La bande-dessinée ne comprend que très peu de lignes de texte, sur les premières pages seulement, pour donner un contexte au/à la lecteur·rice. Après cela, la BD est entièrement muette. Les sons sont représentés par de tout petits traits, qui symbolisent les vibrations que peut percevoir la petite fille. De cette manière, ce n’est plus à son héroïne de s’adapter au monde qui l’entoure mais aux lecteur·rice·s de se mettre au niveau. Personnellement, les bande-dessinées ou albums sans texte me plaisent particulièrement car ils font taire cette petite voix de lectrice de mots, que j’ai depuis que j’ai appris à lire silencieusement et je peux donc me concentrer entièrement sur les images et leurs symboliques.

*ouais, une voix dans ma tête, tout va bien !*

Cela permet aussi de briser les différentes frontières entre les âges car cette BD est tout autant accessible aux grand·e·s qu’aux petit·e·s !
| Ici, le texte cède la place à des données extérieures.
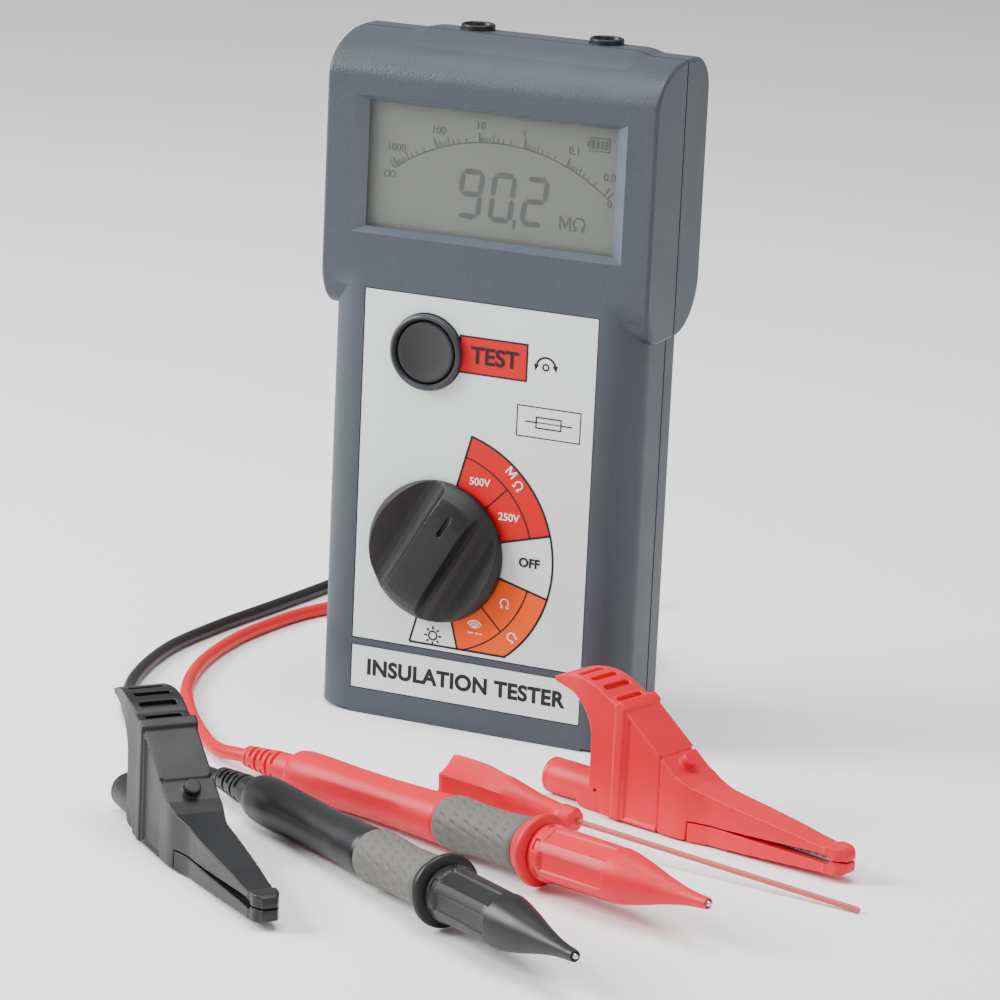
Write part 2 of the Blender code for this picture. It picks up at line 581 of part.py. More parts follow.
# ---------------------------------------------------------------- crocodile clips
def clip_plan(name, place, low, high):
    """The clip from above: full width at the hinge, narrowing along the jaws."""
    side = [(0.003, 0.0060), (0.0100, 0.0066), (0.0180, 0.00725), (0.0500, 0.00725), (0.0535, 0.0068),
            (0.0590, 0.0058), (0.0980, 0.0028), (0.1000, 0.0018)]
    outline = [(x, -y) for x, y in side] + [(x, y) for x, y in reversed(side)]
    return extrusion(name, [outline], (high - low) / 2, None,
                     place @ Matrix.Translation((0, 0, (low + high) / 2)))


def teeth_outline(base, points_at, first, last, pitch=0.0025, depth=0.0006):
    """A strip's side view with a row of teeth along one edge."""
    edge = []
    x = first
    while x < last - pitch / 2:
        edge += [(x, points_at), (x + pitch / 2, points_at + math.copysign(depth, base - points_at))]
        x += pitch
    edge.append((last, points_at))
    return edge + [(last, base), (first, base)]


def build_clip(color):
    x, y, turn = CLIP_LAY[color]
    place = lay(x, y, 0.0, turn)
    sides = place @ TOWARDS_FRONT
    plastic = PLASTIC[color]
    px, pz = PIVOT

    base_line = [(0.0110, 0.0004), (0.0140, 0.0), (0.0460, 0.0), (0.0980, 0.0021), (0.0995, 0.0032),
                 (0.0995, 0.0054), (0.0270, 0.0054), (0.0260, 0.0062), (0.0190, 0.0062),
                 (0.0175, 0.0046), (0.0110, 0.0042)]
    base = extrusion(f"clip_{color}_base", [base_line], 0.0090, plastic, sides)
    boolean(base, clip_plan(f"clip_{color}_base_plan", place, -0.002, 0.008), "INTERSECT")
    boolean(base, rod(f"clip_{color}_barrel", (0, 0, 0.00445), (0.0175, 0, 0.00445), 0.0044, None,
                      place, 28), "UNION")
    boolean(base, rod(f"clip_{color}_barrel_bore", (-0.002, 0, 0.00445), (0.0150, 0, 0.00445), 0.0027,
                      None, place, 20))
    boolean(base, box(f"clip_{color}_channel", (0.0178, -0.0043, 0.0009), (0.0500, 0.0043, 0.0100),
                      None, place))
    for side in (-1, 1):
        flank = box(f"clip_{color}_flank_{side}", (0.0, side * 0.0075 - 0.0025, -0.001),
                    (SKIRT_FRONT + GAP, side * 0.0075 + 0.0025, 0.0080), None, place)
        boolean(base, flank)
    boolean(base, box(f"clip_{color}_low_slot", (0.0572, -0.0014, 0.0040), (0.0964, 0.0014, 0.0080),
                      None, place))
    pin_hole = rod(f"clip_{color}_pin_hole", (px, -0.0061, pz), (px, 0.0061, pz), 0.0012, None, place, 16)
    boolean(base, pin_hole)

    lever_line = ([(0.0180, 0.0074), (0.0208, 0.0074), (0.0216, 0.0050), (0.0224, 0.0014),
                   (0.0232, 0.0008), (SKIRT_FRONT - 0.0012, 0.0006), (SKIRT_FRONT, 0.0008),
                   (SKIRT_FRONT, 0.0060), (0.0985, 0.0061), (0.0993, 0.0068), (0.0985, 0.0078),
                   (0.0953, 0.0082), (0.0823, 0.0103), (0.0593, 0.0134), (0.0550, 0.0141),
                   (0.0510, 0.0162), (0.0470, 0.0170), (0.0285, 0.0314)]
                  + arc((0.0125, 0.0140), (0.0200, 0.0226), 60, 112, 7)
                  + [(0.0036, 0.0345), (0.0045, 0.0332)]
                  + arc((0.0070, 0.0200), (0.0112, 0.0125), 80, 5, 6))
    lever = extrusion(f"clip_{color}_lever", [lever_line], 0.0090, plastic, sides)
    boolean(lever, clip_plan(f"clip_{color}_lever_plan", place, -0.002, 0.050), "INTERSECT")
    boolean(lever, rod(f"clip_{color}_arch", (0.010, 0, 0.0044), (0.0215, 0, 0.0044), 0.0065, None,
                       place, 28))
    boolean(lever, box(f"clip_{color}_pocket", (0.0225, -0.0050, 0.0), (0.0500, 0.0050, 0.0120), None,
                       place))
    boolean(lever, box(f"clip_{color}_hinge_room", (0.0170, -0.0053, 0.0), (0.0285, 0.0053, 0.0074),
                       None, place))
    boolean(lever, box(f"clip_{color}_skirt_room", (0.0280, -0.0053, 0.0),
                       (SKIRT_FRONT + 0.0005, 0.0053, 0.0059), None, place))
    for side in (-1, 1):
        ear = box(f"clip_{color}_ear_{side}", (px - 0.0021, side * EAR_Y - 0.0008, pz),
                  (px + 0.0021, side * EAR_Y + 0.0008, 0.0132), None, place)
        boolean(lever, ear, "UNION")
        knuckle = rod(f"clip_{color}_knuckle_{side}", (px, side * EAR_Y - 0.0008, pz),
                      (px, side * EAR_Y + 0.0008, pz), 0.0021, None, place, 20)
        boolean(lever, knuckle, "UNION")
    boolean(lever, rod(f"clip_{color}_ear_hole", (px, -0.0052, pz), (px, 0.0052, pz), 0.0012, None,
                       place, 16))
    boolean(lever, box(f"clip_{color}_top_slot", (0.0572, -0.0014, 0.0040), (0.0964, 0.0014, 0.0074),
                       None, place))
    peg = rod(f"clip_{color}_peg", (0.0440, 0, 0.0180), (0.0464, 0, 0.0208), 0.0021, None, place, 16)
    boolean(lever, peg, "UNION")

    extrusion(f"clip_{color}_teeth_low", [teeth_outline(0.0043, 0.0056, 0.0576, 0.0960)], 0.0011,
              STEEL, sides)
    extrusion(f"clip_{color}_teeth_top", [teeth_outline(0.0071, 0.0059, 0.0576, 0.0960)], 0.0011,
              STEEL, sides)
    rod(f"clip_{color}_pin", (px, -0.0049, pz), (px, 0.0049, pz), 0.0009, STEEL, place, 16)
    turns, per_turn = 3, 8
    coil = [Vector((px + 0.0016 * math.sin(2 * math.pi * i / per_turn), -0.0015 + 0.0030 * i / 24,
                    pz - 0.0016 * math.cos(2 * math.pi * i / per_turn)))
            for i in range(turns * per_turn + 1)]
    leg = [Vector((px + 0.0050, 0.0015, 0.0016)), Vector((px + 0.0110, 0.0015, 0.0016))]
    tube(f"clip_{color}_spring", coil + leg, 0.00030, STEEL, place, resolution=1)


def build_prod():
    x, y, turn = PROD_LAY
    place = lay(x, y, 0.0082, turn, -math.atan(0.0585)) @ ALONG_X
    turned("prod_cone", [
        (0.0024, 0.0400), (0.0028, 0.0396), (0.0031, 0.0320), (0.0046, 0.0260), (0.0066, 0.0200),
        (0.0073, 0.0150), (0.0072, 0.0), (0.0024, 0.0), (0.0024, 0.0200), (0.0012, 0.0220),
        (0.0012, 0.0400),
    ], RED, place, 28, ring=True)
    turned("prod_rod", [(0.0, 0.1240), (0.0006, 0.1238), (0.0008, 0.1230), (0.0008, 0.0225),
                        (0.0, 0.0225)], RED, place, 12)


build_front_case()
build_rear_case()
build_seal()
build_display()
build_labels()
build_button()
build_knob()
build_electronics()
build_battery()
build_case_screws()
build_sockets()
for lead in ("red", "black"):
    build_probe(lead)
    build_lead(lead)
    build_clip(lead)
build_prod()
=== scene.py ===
"""Looks of the insulation resistance tester: fine shells, printed dial, display, leads and clips.

Metres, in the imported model's frame: the tester faces -Y and stands on z = 0. Lists of points
inside mm() are in millimetres.
"""

import math

import bmesh
import bpy
from mathutils import Matrix, Vector


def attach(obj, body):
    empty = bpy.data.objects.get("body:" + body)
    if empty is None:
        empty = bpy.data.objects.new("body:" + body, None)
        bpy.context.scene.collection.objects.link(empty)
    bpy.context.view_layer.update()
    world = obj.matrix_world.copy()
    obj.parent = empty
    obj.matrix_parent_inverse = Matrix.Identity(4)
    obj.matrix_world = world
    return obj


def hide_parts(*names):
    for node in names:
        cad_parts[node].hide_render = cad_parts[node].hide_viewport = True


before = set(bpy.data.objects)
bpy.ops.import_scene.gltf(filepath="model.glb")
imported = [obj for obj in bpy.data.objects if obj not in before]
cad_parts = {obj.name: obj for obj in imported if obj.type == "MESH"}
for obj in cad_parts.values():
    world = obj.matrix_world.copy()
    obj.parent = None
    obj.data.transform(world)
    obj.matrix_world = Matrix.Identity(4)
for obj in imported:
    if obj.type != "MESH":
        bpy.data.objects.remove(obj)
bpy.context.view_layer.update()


def mm(points):
    """Points given in millimetres, in metres."""
    return [tuple(value / 1000 for value in point) for point in points]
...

Cécile Bidault a pris le parti de placer son lectorat à hauteur de son héroïne et de son handicap. De cette manière, elle arrive à l’introduire petit à petit dans l’univers poétique que se crée l’héroïne. Elle a ainsi toute la liberté d’explorer l’imaginaire de l’enfance, à travers celui d’une petite fille qui a du mal à communiquer avec le monde d’extérieur. Comment s’exprimer quand on ne peut pas parler ? Comment vivre le monde autour de nous quand on ne l’entend pas comme les autres ?

Une de mes séquences préférées montre cette petite fille proche d’un poste de radio, fermant les yeux, se laissant bercer par les vibrations de la musique. Plongée dans son monde, elle s’endort.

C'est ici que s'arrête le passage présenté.